Israel, não importa se alguém não gosta de você. O que importa é que você siga a vida, aconselha Jeferson, de oito anos. Israel, não faz mal que tu sejas grande e um pouco doente, tu podes fazer tudo o que tu imaginares, promete Greice, de nove. Israel, se alguém te atirar uma pedra eu vou chamar o Vandinho, porque todo mundo tem medo do Vandinho, tranquiliza Lucas, nove. Israel, tu me botas na garupa no recreio?
E foi assim que o olhar escorreu pela escola e amoleceu a ruas de pedra.
Israel, depois que se descobriu no olhar da professora, ganhou o respeito da vila, a admiração do pai. Vai ganhar vaga oficial na escola. Já consegue escrever o “P” de professora. E ninguém mais lhe atira pedras.

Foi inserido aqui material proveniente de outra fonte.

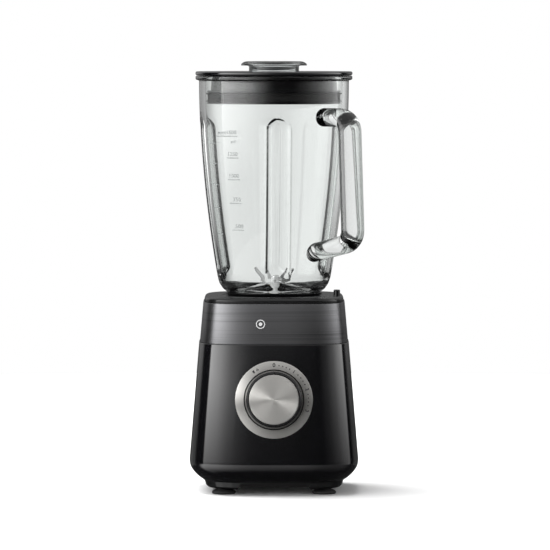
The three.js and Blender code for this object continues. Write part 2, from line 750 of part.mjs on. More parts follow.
function jug() {
  const inside = [
    [JUG_TOP_RADIUS - JUG_WALL + 0.6, JUG_TOP],
    ...jugWall(JUG_WALL).reverse(),
    [JUG_SHOULDER_RADIUS - JUG_WALL, JUG_SHOULDER],
    [48.6, 206.8],
    [46, 203],
    [38.8, 196.6],
    [NECK_BORE, 195.6],
    [NECK_BORE, NECK_BOTTOM],
  ];
  const profile = [...jugOutside(), ...inside];
  const SEGMENTS = 48;
  const CROWDING = 0.17;
  const blank = turnedGeometry([...profile, profile[0]], SEGMENTS);
  const body = reshaped(blank, (radius, angle, height) => {
    const turn = angle - CROWDING * Math.sin(4 * angle);
    return [radius - FLUTE_DEPTH * fluteShare(radius, turn, height), turn];
  });
  const mesh = piece("glass_jug", solid(body), GLASS);
  mesh.rotation.z = THREE.MathUtils.degToRad(FLUTE_TURN);
}

// How far a flute is pressed in at a place on the wall, from 0 to 1. There are four, one facing each way.
function fluteShare(radius, angle, height) {
  const across = radius * Math.abs(angle - Math.round(angle / QUARTER_TURN) * QUARTER_TURN);
  if (across >= FLUTE_HALF_WIDTH || height >= FLUTE_TOP || height <= FLUTE_BOTTOM) return 0;
  const side = Math.cos((QUARTER_TURN * across) / FLUTE_HALF_WIDTH) ** 1.5;
  const ends = Math.min(1, (FLUTE_TOP - height) / FLUTE_RUNOUT, (height - FLUTE_BOTTOM) / FLUTE_RUNOUT);
  return side * ends;
}

function jugHandle() {
  const arm = new THREE.CurvePath();
  const at = (reach, height) => new THREE.Vector3(reach, 0, height);
  arm.add(new THREE.LineCurve3(at(64, 366), at(94, 366)));
  arm.add(new THREE.QuadraticBezierCurve3(at(94, 366), at(109, 366), at(109.9, 346)));
  arm.add(new THREE.LineCurve3(at(109.9, 346), at(113.7, 260)));
  arm.add(new THREE.QuadraticBezierCurve3(at(113.7, 260), at(114.5, 245.6), at(100, 240.8)));
  arm.add(new THREE.LineCurve3(at(100, 240.8), at(54, 231)));
  const section = new THREE.Shape().absellipse(0, 0, HANDLE_RADIAL, HANDLE_ACROSS, 0, 2 * HALF_TURN);
  const options = { steps: 26, extrudePath: arm, curveSegments: 7, bevelEnabled: false };
  const swept = new THREE.ExtrudeGeometry(section, options);
  // The arms broaden into the grip on their way out.
  const place = swept.getAttribute("position");
  for (let i = 0; i < place.count; i += 1) {
    const out = THREE.MathUtils.smoothstep(place.getX(i), 82, 101);
    place.setY(i, place.getY(i) * THREE.MathUtils.lerp(1, GRIP_ACROSS / HANDLE_ACROSS, out));
  }
  const grown = jugOutside(GAP);
  const wall = turned([[0, NECK_BOTTOM], ...grown, [0, JUG_TOP]], 72);
  const body = cut(solid(swept), wall);
  const handle = piece("jug_handle", body, GLASS);
  handle.rotation.z = THREE.MathUtils.degToRad(HANDLE_AZIMUTH - 90);
}

// ---------------------------------------------------------------- lid and cup

function lid() {
  const hole = CUP_RADIUS + 1.2;
  const cover = ring([
    [65.6, PLUG_BOTTOM],
    [65.6, PLUG_BOTTOM + 1.5],
    [63.7, PLUG_BOTTOM + 1.5],
    [63.7, 390],
    [65.4, 390],
    [65.4, 391.4],
    [62, 391.4],
    [61, 402],
    [60.8, LID_BOTTOM],
    [LID_RADIUS - 1.2, LID_BOTTOM],
    [LID_RADIUS, LID_BOTTOM + 1.3],
    [LID_RADIUS, LID_TOP - 1],
    [LID_RADIUS - 1, LID_TOP],
    [71, LID_TOP],
    [hole + 4, LID_TOP - 0.7],
    [hole, LID_TOP - 0.8],
    [hole, CUP_BOTTOM - GAP],
    [hole - 4, CUP_BOTTOM - GAP],
    [hole - 4, CUP_BOTTOM - 2],
    [hole + 2, CUP_BOTTOM - 2],
    [hole + 2, LID_TOP - 3.4],
    [57.6, LID_BOTTOM - 0.6],
    [59.8, 391],
    [61.6, 388],
    [61.6, PLUG_BOTTOM],
  ], 36);
  piece("lid", cover, GLOSS_BLACK);

  const seal = ring([
    [64, 380.6],
    [66.5, 380.9],
    [66.5, 381.4],
    [65, 381.9],
    [65, 387.4],
    [66.7, 388.4],
    [66.7, 389],
    [64, 389.6],
  ], 36);
  piece("lid_seal", seal, RUBBER);
}

function measuringCup() {
  const cup = turned([
    [0, CUP_TOP - 2.2],
    [CUP_RADIUS - 2.2, CUP_TOP - 2.2],
    [CUP_RADIUS - 2, CUP_BOTTOM],
    [CUP_RADIUS - 0.2, CUP_BOTTOM],
    [CUP_RADIUS, CUP_TOP - 4.6],
    [CUP_FLANGE - 3, CUP_TOP - 3.8],
    [CUP_FLANGE, CUP_TOP - 4.2],
    [CUP_FLANGE - 0.4, CUP_TOP - 2.4],
    [CUP_FLANGE - 3, CUP_TOP - 0.6],
    [CUP_FLANGE - 6, CUP_TOP],
    [0, CUP_TOP],
  ], 32);
  piece("measuring_cup", cup, CLEAR_PLASTIC);
}

// ---------------------------------------------------------------- assembly

bottomPlate();
feet();
baseScrews();
housing();
metalBand();
topDeck();
cordGland();
controls();
interlock();
motorStator();
motorRotor();
motorFrames();
bladeUnit();
jug();
jugHandle();
lid();
measuringCup();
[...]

A professora, depois que se descobriu no olhar de Israel, ri sozinha e chora à toa. Parou de reclamar da vida e as aulas viraram uma cantoria. A redenção de Israel foi a revolução da professora.
Em 7 de Setembro, Israel desfilou. Pintado de verde-amarelo, aplaudido de pé pela Vila Pedra.

3 comentários:

Anônimo disse...

Filho, querido!
Ouço falar da geniosidade do Tarlei desde meus doze anos, isto é, mesma idade que ele -Tarlei- tinha. Eu trabalhava como babá, na casa da professora de Língua Portuguesa dele. Sempre que alguma outra professora ia visitá-la ela falava desse aluno que fazia a diferença dentre todos os demais. Tais comentários variavam: falava-se de melhor nota, melhor texto, melhor aluno... até a premissa maior: eu ainda vou ouvir falar desse gênio. Nessa época,filho, eu nem pensava em casar e ter um filho que iria cobrar do Tarlei(pessoa mais que especial), algo que enriqueceria o conteúdo de muitos leitores - simples mortais -com o conhecimento e a sabedoria de uma pessoa que se emociona com um texto de alguém que valoriza e respeita o ser humano. Faz logo esse blog Tarlei. Compartilhe conosco tudo de bom, que egoisticamente, guardaste contigo!
Um beijo no coração.
Mãezinha!

Anônimo disse...

Errata: lê-se genialidade em lugar de geniosidade.
Filho, no comentário que fiz sobre o Tarlei, equivocadamente, escrevi geniosidade em lugar de genialidade. Imperdoável! Apesar de ambas derivar da palavra "gênio" o significado daquela não cabe no contexto.
Mãezinha

Tarlei disse...

Magno,
Contrariando minha natureza recolhida, venho fazer, de público, o que já fiz em particular: agradecê-lo pela disposição de compartilhar um e-mail que só teve o propósito de compartilhar minhas modestas impressões de leitura. Aproveito, também, para repetir, de público, o que já disse em particular: não sou especial. "Sou um homem comum / enganando entre a dor e o prazer / (...) Hei de viver e morrer e como um homem comum (...)" (Caetano). Sou um homem comum que tem um vício explícito: gostar de gente. Muito. E "gente é pra brilhar" (Caetano, de novo).
Preciso, ainda, agradecer o comentário mais que generoso que sua mãe fez sobre mim. Só não pude concordar com a substituição de "geniosidade" por "genialidade". A palavra "gênio" só cabe na minha vida com o sentido de genioso -- não nasci taurino por acaso. Sua mãe e você, Magno, jogam no time daquela gente que faz diferença. Muito obrigado aos dois!